GIVEN TASK:
Print exactly what the entries say, line by line, from the first line down to the one with "return piece", inclusive.
════════
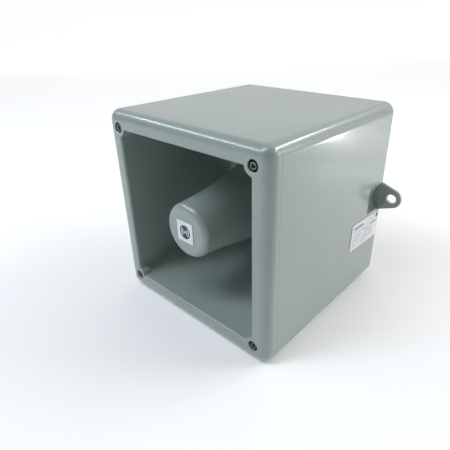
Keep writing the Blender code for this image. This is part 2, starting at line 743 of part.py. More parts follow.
def lug(side):
    """A flat ear that tapers to a round end, at the back of one side."""
    outline = bpy.data.curves.new(f"lug_{side}", "CURVE")
    outline.dimensions = "2D"
    outline.fill_mode = "BOTH"
    outline.extrude = LUG_THICKNESS / 2
    root = half_at(DEPTH) - WALL / 2
    lean = math.asin((LUG_ROOT_HALF - LUG_END) / LUG_REACH)
    arc = [math.pi / 2 - lean - step * (math.pi - 2 * lean) / 10 for step in range(11)]
    points = [(LUG_HOLE_AT + LUG_END * math.cos(a), LUG_END * math.sin(a)) for a in arc]
    points = [(root, LUG_ROOT_HALF), *points, (root, -LUG_ROOT_HALF)]
    line = outline.splines.new("POLY")
    line.use_cyclic_u = True
    line.points.add(len(points) - 1)
    for point, (x, z) in zip(line.points, points):
        point.co = (side * x, z, 0.0, 1.0)
    return curve_to_helper(outline, f"lug_{side}", DEPTH - LUG_THICKNESS / 2)


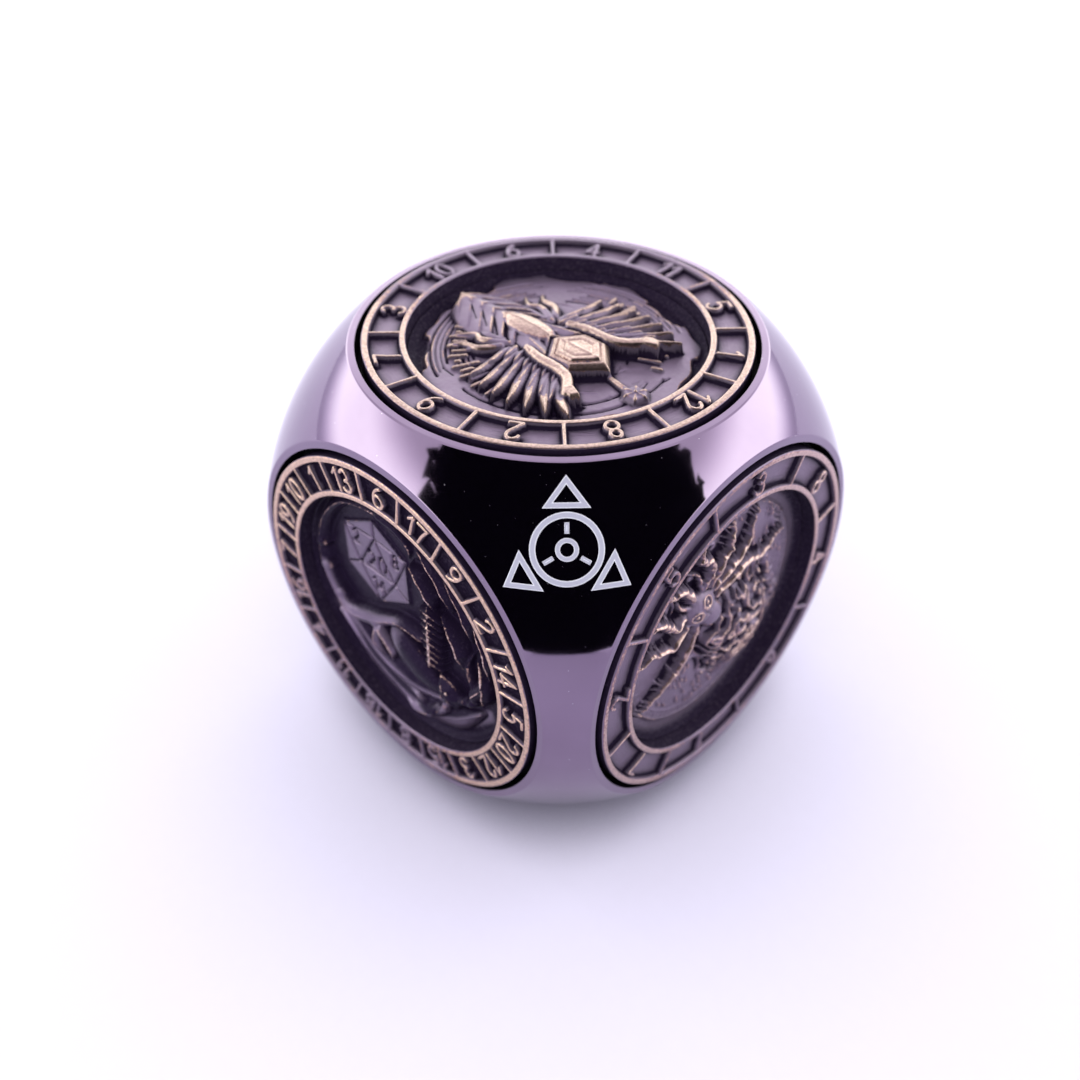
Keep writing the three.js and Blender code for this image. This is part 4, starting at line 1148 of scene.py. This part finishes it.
def sheet(name, corners, material):
    mesh = bpy.data.meshes.new(name)
    mesh.from_pydata([tuple(c * MM for c in corner) for corner in corners], [], [tuple(range(len(corners)))])
    mesh.materials.append(material)
    piece = bpy.data.objects.new(name, mesh)
    scene.collection.objects.link(piece)
    return piece


table = new_material("white_table")
table_colour = table.blend(table.noise(0.8, 4), (0.6, 0.572, 0.69), (0.618, 0.59, 0.712))
# Painted contact shadow: the floor's colour darkens near the die, by an occlusion node.
contact_shadow = table.node("AmbientOcclusion", {"Distance": CONTACT_SHADE * MM}, samples=6).outputs["AO"]
table_colour = table.blend(table.span(contact_shadow, 0.0, 0.85), (0.2, 0.185, 0.26), table_colour)
table_finish = table.surface(Base_Color=table_colour, Roughness=0.6, Specular_IOR_Level=0.2)
sheet("table", [(x * TABLE_REACH, y * TABLE_REACH, -FACE) for x, y in ((-1, -1), (1, -1), (1, 1), (-1, 1))],
      table_finish)

# The room: dim at the horizon, brightest where windows would be, and a little less overhead
room = Graph(bpy.data.worlds.new("white_room"))
scene.world = room.owner
rise = room.node("SeparateXYZ", {0: room.coordinates["Generated"]}).outputs[2]
glow = room.plus(room.span(rise, 0.0, 0.2, 0.0, 3.05), 1.3)
glow = room.less(glow, room.span(rise, 0.38, 0.65, 0.0, 2.8))
tint = room.blend(room.span(rise, 0.0, 0.2), LILAC, WHITE)
tint = room.blend(room.span(rise, 0.38, 0.65), tint, PALE)
background = room.node("Background", {"Color": tint, "Strength": glow})
room.node("OutputWorld", {"Surface": background.outputs[0]})

camera_data = bpy.data.cameras.new("camera")
camera_data.lens = 39.2
camera_data.sensor_width = 36
camera_data.clip_start = 0.005
camera = bpy.data.objects.new("camera", camera_data)
scene.collection.objects.link(camera)
camera.location = Vector(CAMERA_PLACE) * MM
camera.rotation_euler = (Vector(CAMERA_TARGET) * MM - camera.location).to_track_quat("-Z", "Y").to_euler()
scene.camera = camera

# Focus on the near side of the die, from wherever the camera stands
middle = bpy.data.objects.new("middle", None)
focus = bpy.data.objects.new("focus", None)
for spot in (middle, focus):
    scene.collection.objects.link(spot)
follow = focus.constraints.new("COPY_LOCATION")
follow.target = camera
leash = focus.constraints.new("LIMIT_DISTANCE")
leash.target = middle
leash.distance = FOCUS_RADIUS * MM
leash.limit_mode = "LIMITDIST_INSIDE"
camera_data.dof.use_dof = True
camera_data.dof.focus_object = focus
camera_data.dof.aperture_fstop = 26

# What the polished corner reflects: the dark shape of a camera and the hands that hold it
card_shape = [
    (-104, 32), (-98, 58), (-40, 74), (52, 74), (100, 60), (130, 30), (146, -8), (138, -50), (104, -84),
    (76, -105), (44, -119), (8, -125), (-28, -118), (-62, -101), (-94, -76), (-118, -44), (-120, -6),
]
outline = np.array(curve(card_shape + card_shape[:1], 20)[:-1])
ragged = np.where(outline[:, 1:] > 15, 6.0, 0.3)
outline += np.random.default_rng(3).normal(0, 1.0, outline.shape) * ragged
turned = camera.rotation_euler.to_matrix()
black = (0.004, 0.003, 0.006, 1.0)
dark = new_material("dark_card").surface(Base_Color=black, Roughness=0.9, Specular_IOR_Level=0.0)
card = sheet("dark_card", [camera.location / MM + turned @ Vector((u, v, 0.0)) for u, v in outline], dark)
card.visible_camera = False
card.visible_diffuse = False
════════
EXERCISE SOLUTION:
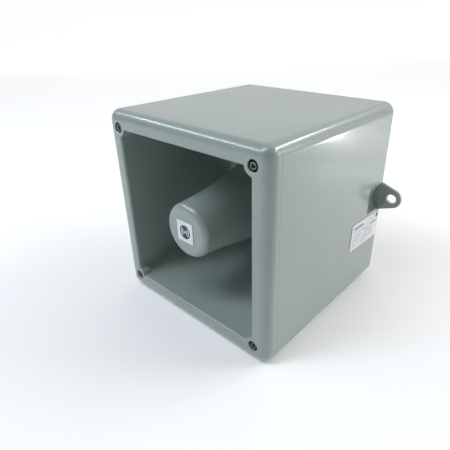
Keep writing the Blender code for this image. This is part 2, starting at line 743 of part.py. More parts follow.
def lug(side):
    """A flat ear that tapers to a round end, at the back of one side."""
    outline = bpy.data.curves.new(f"lug_{side}", "CURVE")
    outline.dimensions = "2D"
    outline.fill_mode = "BOTH"
    outline.extrude = LUG_THICKNESS / 2
    root = half_at(DEPTH) - WALL / 2
    lean = math.asin((LUG_ROOT_HALF - LUG_END) / LUG_REACH)
    arc = [math.pi / 2 - lean - step * (math.pi - 2 * lean) / 10 for step in range(11)]
    points = [(LUG_HOLE_AT + LUG_END * math.cos(a), LUG_END * math.sin(a)) for a in arc]
    points = [(root, LUG_ROOT_HALF), *points, (root, -LUG_ROOT_HALF)]
    line = outline.splines.new("POLY")
    line.use_cyclic_u = True
    line.points.add(len(points) - 1)
    for point, (x, z) in zip(line.points, points):
        point.co = (side * x, z, 0.0, 1.0)
    return curve_to_helper(outline, f"lug_{side}", DEPTH - LUG_THICKNESS / 2)


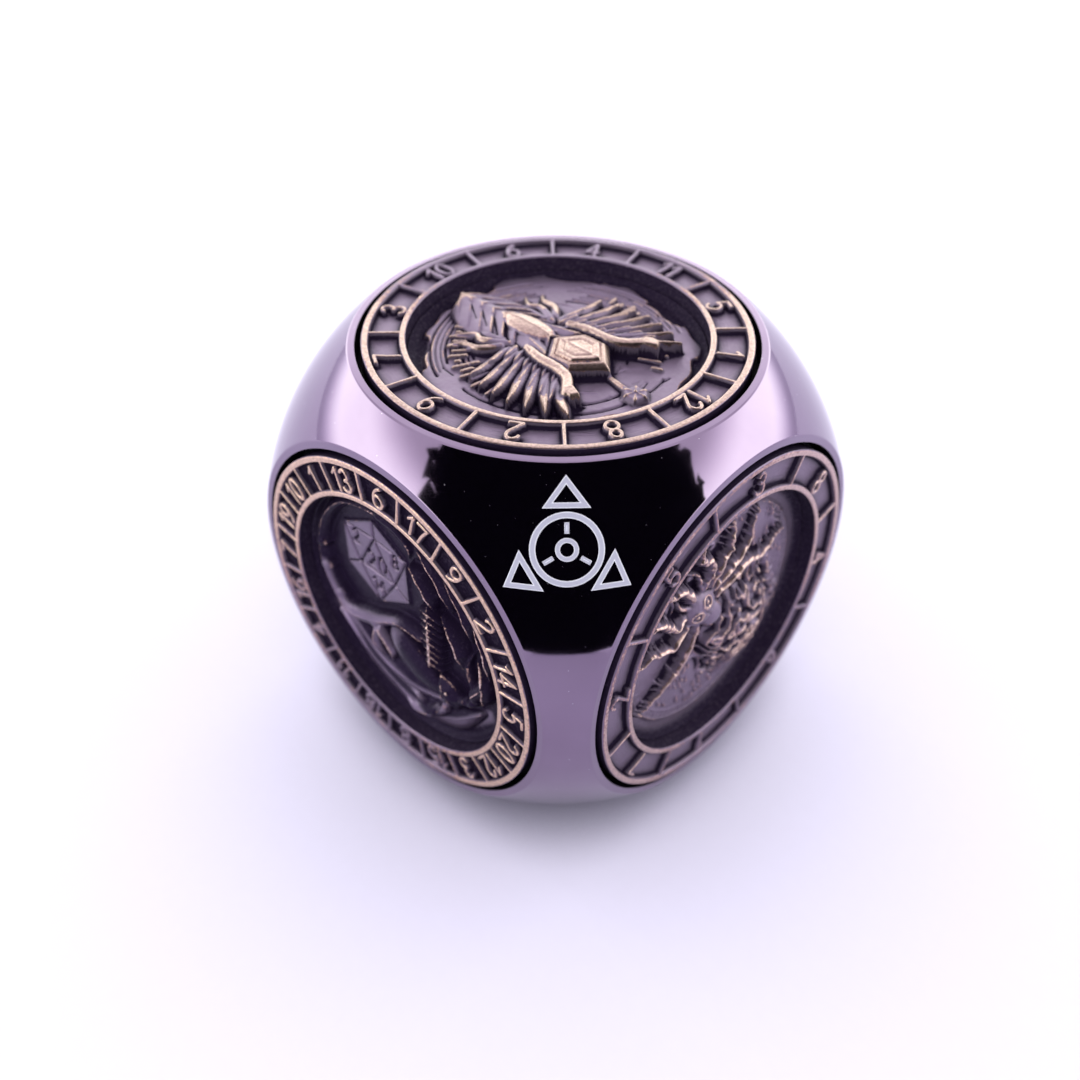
Keep writing the three.js and Blender code for this image. This is part 4, starting at line 1148 of scene.py. This part finishes it.
def sheet(name, corners, material):
    mesh = bpy.data.meshes.new(name)
    mesh.from_pydata([tuple(c * MM for c in corner) for corner in corners], [], [tuple(range(len(corners)))])
    mesh.materials.append(material)
    piece = bpy.data.objects.new(name, mesh)
    scene.collection.objects.link(piece)
    return piece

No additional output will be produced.